Of course every word of this is correct, but you realize they named it the "Patriot" act...needless to say we're all decidedly unpatriotic americans to look crosseyed at anything bearing that title, or even suggest we wouldn't support a u.s. president sitting even during a wartime he himself brought about with no assistance from those with the power to declare it...
Not a very convincing analysis. I don't think your paeans to the Roosevelt administration's dedication to free speech would impress Fr. Coughlin (or Moses Annenberg).

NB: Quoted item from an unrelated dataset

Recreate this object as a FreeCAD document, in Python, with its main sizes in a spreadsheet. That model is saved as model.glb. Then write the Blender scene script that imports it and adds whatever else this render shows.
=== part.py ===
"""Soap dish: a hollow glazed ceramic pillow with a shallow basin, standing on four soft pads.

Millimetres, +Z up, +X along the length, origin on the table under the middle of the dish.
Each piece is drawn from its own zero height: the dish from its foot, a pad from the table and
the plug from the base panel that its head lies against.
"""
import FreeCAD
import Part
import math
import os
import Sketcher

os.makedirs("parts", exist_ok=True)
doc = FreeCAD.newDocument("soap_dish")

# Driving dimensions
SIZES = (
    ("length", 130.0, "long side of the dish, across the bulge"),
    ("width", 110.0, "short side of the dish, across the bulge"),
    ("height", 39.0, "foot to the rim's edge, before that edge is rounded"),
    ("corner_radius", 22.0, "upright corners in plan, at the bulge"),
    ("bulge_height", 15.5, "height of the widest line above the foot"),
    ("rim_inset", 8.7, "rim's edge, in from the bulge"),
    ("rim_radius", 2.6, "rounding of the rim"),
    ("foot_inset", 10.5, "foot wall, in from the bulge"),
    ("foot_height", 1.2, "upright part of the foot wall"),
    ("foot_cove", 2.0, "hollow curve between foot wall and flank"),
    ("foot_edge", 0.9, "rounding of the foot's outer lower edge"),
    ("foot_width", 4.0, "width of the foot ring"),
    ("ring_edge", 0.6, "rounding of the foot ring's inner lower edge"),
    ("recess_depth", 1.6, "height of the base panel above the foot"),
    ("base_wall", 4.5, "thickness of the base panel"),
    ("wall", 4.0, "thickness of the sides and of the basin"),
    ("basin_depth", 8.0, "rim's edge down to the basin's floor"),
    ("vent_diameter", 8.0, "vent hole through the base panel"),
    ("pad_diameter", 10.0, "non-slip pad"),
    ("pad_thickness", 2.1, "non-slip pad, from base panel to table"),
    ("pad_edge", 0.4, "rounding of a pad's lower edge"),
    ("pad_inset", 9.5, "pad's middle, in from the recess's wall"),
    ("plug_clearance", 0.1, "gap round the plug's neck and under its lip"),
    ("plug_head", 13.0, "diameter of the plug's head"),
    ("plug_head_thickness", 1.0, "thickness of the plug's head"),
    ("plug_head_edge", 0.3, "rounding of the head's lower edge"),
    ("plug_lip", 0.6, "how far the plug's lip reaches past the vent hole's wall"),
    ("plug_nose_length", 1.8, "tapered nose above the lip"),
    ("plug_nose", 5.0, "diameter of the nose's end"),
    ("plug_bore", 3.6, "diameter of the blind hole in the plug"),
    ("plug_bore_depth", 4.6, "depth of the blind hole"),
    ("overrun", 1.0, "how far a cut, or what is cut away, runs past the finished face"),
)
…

I must disagree, anon., granted I went to U.M. and there's a high concentration of legal realism left over from the Llewellyn and Mentschikoff days, but I just think the brand of civil libertarianism the Frankfurter court was wont to practice still bore the color of extreme partisanism. Have to remember Fr. Coughlin, especially, took an awful change of mood towards FDR, Felix's oldest buddy, in the later years, and made an enemy of Frankfurter as well.

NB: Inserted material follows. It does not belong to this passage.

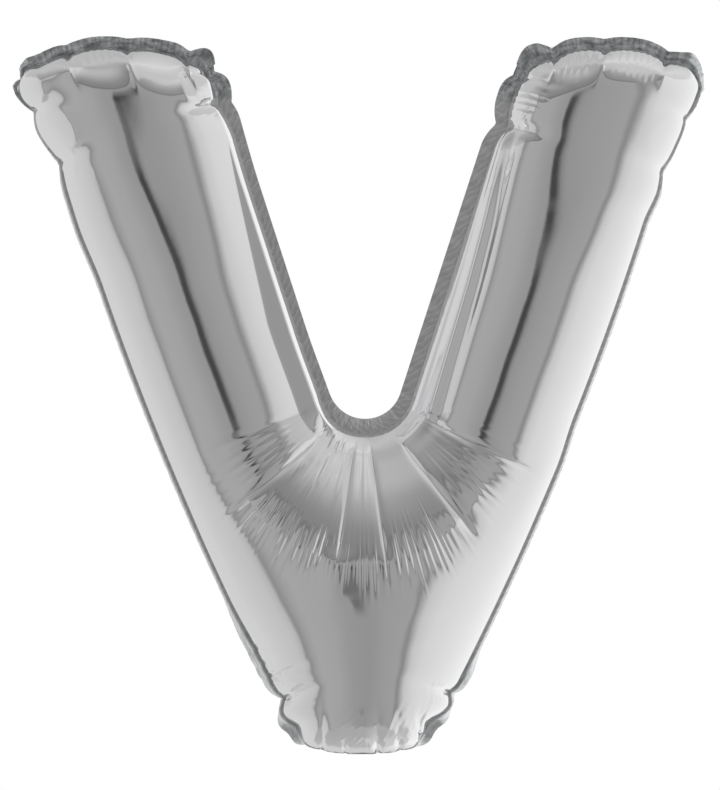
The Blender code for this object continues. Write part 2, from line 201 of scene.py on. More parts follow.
# Pillows between two pinches of a side: from and to along the edge, how far each reaches into the letter,
# and the height of the soft ridge where it ends
pillows = listOf(
    "arm edge from to reach ridge",
    (-1, "outer", 130.8, 151.0, 13.0, 1.4),
    (-1, "outer", 107.4, 130.8, 18.0, 1.4),
    (-1, "inner", 135.3, 154.0, 14.5, 1.3),
    (1, "inner", 125.5, 148.5, 12.0, 1.0),
    (1, "outer", 103.8, 128.3, 13.0, 0.3),
)

# The power of a pillow's rounded line, and over what length it falls beyond it
pillowForm = {"squareness": 2.6, "fall": 4.0}

# Gathers, square to the weld: from and to along the edge, how far they run in, spacing and height
gathers = listOf(
    "arm edge from to reach length height",
    (1, "top", 0.20, 0.43, 17, 3.4, 0.15),
    (1, "top", 0.49, 0.78, 15, 3.1, 0.17),
    (-1, "top", 0.44, 0.66, 9, 3.6, 0.14),
    (1, "inner", 124.0, 149.0, 16, 3.4, 0.16),
    (-1, "inner", 130.0, 141.0, 15, 3.6, 0.08),
)
# How steeply they fade at both ends, how ragged they run out and over what length, and how their lines
# wander along the edge and inwards
gatherForm = {"endSlope": 5, "ragged": (0.18, 9), "fall": 3, "along": 23, "inwards": (0.4, 14)}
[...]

But that doesn't interfere with the hypothesis that our Court vies for power, the direction only changing with the particular agenda of the Court in question. In fact, I see it as no different from the constant attempts at expansion of the executive powers during the same moment. Until recently, when Congress played doormat and granted the executive all but unlimited war powers, I would've laid the blame for that greed at all three doorsteps.
And to some degree, I think that's how its supposed to work. Isn't the idea of checks and balances reliant on competing greed from the branches? Its just a matter of luck when the branch that wins the fight has social justice on the brain.

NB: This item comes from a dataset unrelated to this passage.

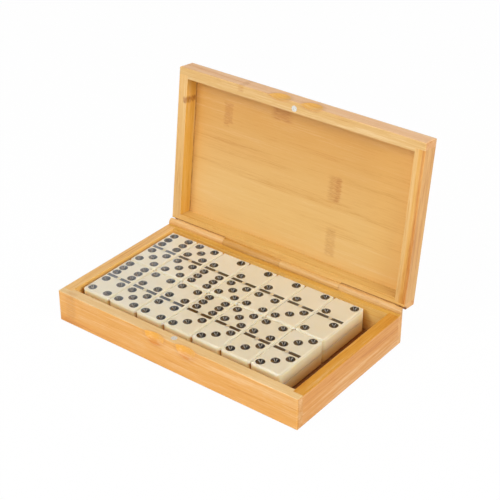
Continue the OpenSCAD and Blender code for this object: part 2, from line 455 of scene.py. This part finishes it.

Not quite sure what Mr. Chopin is agreeing or disagreeing with. Certainly the Supreme Court during WWII was more solicitous of civil liberties than the Roosevelt administration (a low bar!), but the original post attempts (disingenuously) to spin the Roosevelt administration as more solicitous of civil liberties than the Bush administration.
As to the Supreme Court, it is interesting that the Court had in fact much more power during the WWII era than it had during the Civil War. Taney et al. issued a number of opinions objecting to the Lincoln administration's abridgements of civil liberties, but the administration ignored those opinions in a way that neither Roosevelt nor Bush could hope to get away with politically. Why the Supreme Court's power had grown so during the years from 1860 to 1940 is an interesting question, really more interesting than the original post, but I don't have a good answer.
I don't know if the post is trying to say that FDR (internment, anyone?) is better than Bush ... he's saying that war doesn't necessarily only compress civil liberties. I think he oversells his point, but he does provide some interesting examples.
Japanese internment doesn't quite have an applicable comparison these days, and free speech law was of a different caliber in that era, so making comparisions is somewhat hard. Still, the amount of protections given to even sabatouers (and the acclerated hearing was deemed troubling and not used again in future cases) compares well to the treatment our own citizens have received by the Bush Administration.
Also, several Supreme Court cases of the era promoted civil liberties growing from wartime conflicts, a few quite enthusiastic. Don't know how well our current Court compares.
Joe's got the idea. I don't think the spin of any particular administration is the idea. The point isn't FDR good, Bush bad, or anyone else in the middle, at least IMHO. The point is that politicians, regardless of the direction of their personal motivation, take advantage of wartime to advance their particular agenda. I think if anything, the resulting principle is that Americans pay less attention to the restrictions in place on political systems the moment you mention there's a war and impune their patriotism the moment they don't defer entirely to the government's power....
Perhaps this analysis would be more useful if it mentioned the specific provisions of the Patriot Act that restrict freedom. The fact of the matter is that freedom has been increased and decreased often by the same entity during a war. You cite Lincoln, but there are numerous examples of his administration taking freedom away at some times from some groups and increasing it to others. In fact the Emancipation Procclamation removed freedom from the states and individuals but at the same time granted it to others. You cite the Supreme Court in 1943, but its decision was a response to the other branches of the government trying to restrict freedoms.
You cite Supreme Court cases reversing policies of the executive and legislative branches. The same may yet happen with the Patriot Act, in which case this might not be a time of restriction of civil liberties.
"The Patriot Act is more about George W. Bush and John Ashcroft than about an American norm of behavior in times of national danger."
If this were true then how did the Patriot Act pass Congress, certainly a majority of Congressmen must have thought the Patriot Act worthwhile, which means that a majority or at least a significant minority of people that they represent thought the Patriot Act to be acceptable. This is about the executive and legislative branches trying to do what they can to increase their effectiveness in fighting a war. While it is the Constitution which protects us from the tyranny of the majority, it is often the case that Supreme Court rulings remind the populace and the government of this.
The idea that the majority of congress had to think the Patriot Act was worthwhile, I'm afraid, leaves me behind. You can't discount the flagwaving involved. Any democrat who didn't vote for the bill, or the war, would've had to answer to accusations of unpatriotic behavior, and couldn't rely on anyone having read the bill...just the title.
Clearly, talking past each other. The original post challenged the alleged truism that war just tends to reduce civil liberties. It does so by citing cases where the opposite occurred. This does not mean that other cases during said wars reduced civil liberties.
I can understand saying the Patriot Act is necessary, but it is not exactly complicated to find cases where it threatens constitutional liberty. For instance, it reduces the proof needed to get certain kinds of warrants, in some cases making the Fourth Amendment an empty vessel. This includes the library provision getting all the grief -- barring searches isn't the point, it is supplying special judicial safeguards that the 1st and 4th Amendment arguably demands.
Also, rushing it into law with little discussion within a month of 9/11 is just not the way to pass major pieces of legislation. The provisions were dreams of some sorts for years. They weren't put into place for various reasons.